Bitcoin (BTC) may be a form of “exponential gold” capable of outperforming the precious metal in times of high inflation, wrote Fidelity’s Global Macro Director Jurrien Timmer on Wednesday.

In a series of threads posted on X this week, Timmer outlined how Bitcoin’s risk-return ratio is in a “different universe” from traditional asset classes like gold, stocks, or treasury debt.

“In my view, Bitcoin is a commodity currency that aspires to be a store of value and a hedge against monetary debasement,” he wrote on Wednesday. “I think of it as exponential gold.”

While recognizing gold as “money,” the analyst said it is “too deflationary and clunky to be used as a medium of exchange.” Nevertheless, the precious metal has gained market share relative to GDP during periods of excessive money supply growth, such as in the 1970s and 2000s.

Bitcoin bullish hedge fund managers from Paul Tudor Jones to BlackRock’s Larry Fink have frequently likened Bitcoin to “digital gold” for its reliable scarcity in comparison to dollars or other forms of fiat currency.

When the Federal Reserve reduced interest rates in 2020, Bitcoin and gold surged to new all-time highs within months. Likewise, each experienced major retracements in 2022 as interest rates climbed, but both have recovered remarkably well since then.

What differentiates both assets is volatility, with Bitcoin showing roughly four times the volatility of gold “Bitcoin’s high vol gets a bad rap sometimes, but with those huge drawdowns also come large gains,” Timmer wrote.
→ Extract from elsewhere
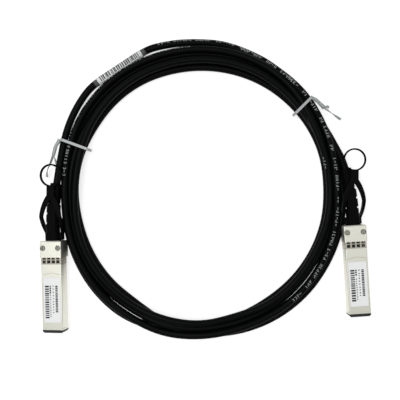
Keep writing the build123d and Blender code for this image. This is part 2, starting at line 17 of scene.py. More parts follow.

“Yes, Bitcoin is down 54% from its two-year high, but it is also up 84% from its low,” he continued, adding that government bonds “can’t hold a candle to that risk-reward math.”

By comparison, Gold is now 1% down from its two-year high, and up 22% from its two-year low, now trading for $1978 per ounce.

What Does Bitcoin Trade With?

Despite comparable qualities and periods of parallel trading this year, Timmer noted that Bitcoin still remains completely uncorrelated to gold. Rather, it retains a significant (but shrinking) correlation to the S&P500, while appearing negatively correlated to the US Dollar, and US Treasuries.

“it puts a question mark behind the thesis that Bitcoin is playing for the same team as gold,” he wrote on Friday. “If Bitcoin and gold play on the same team but in different games, then that’s not too bad.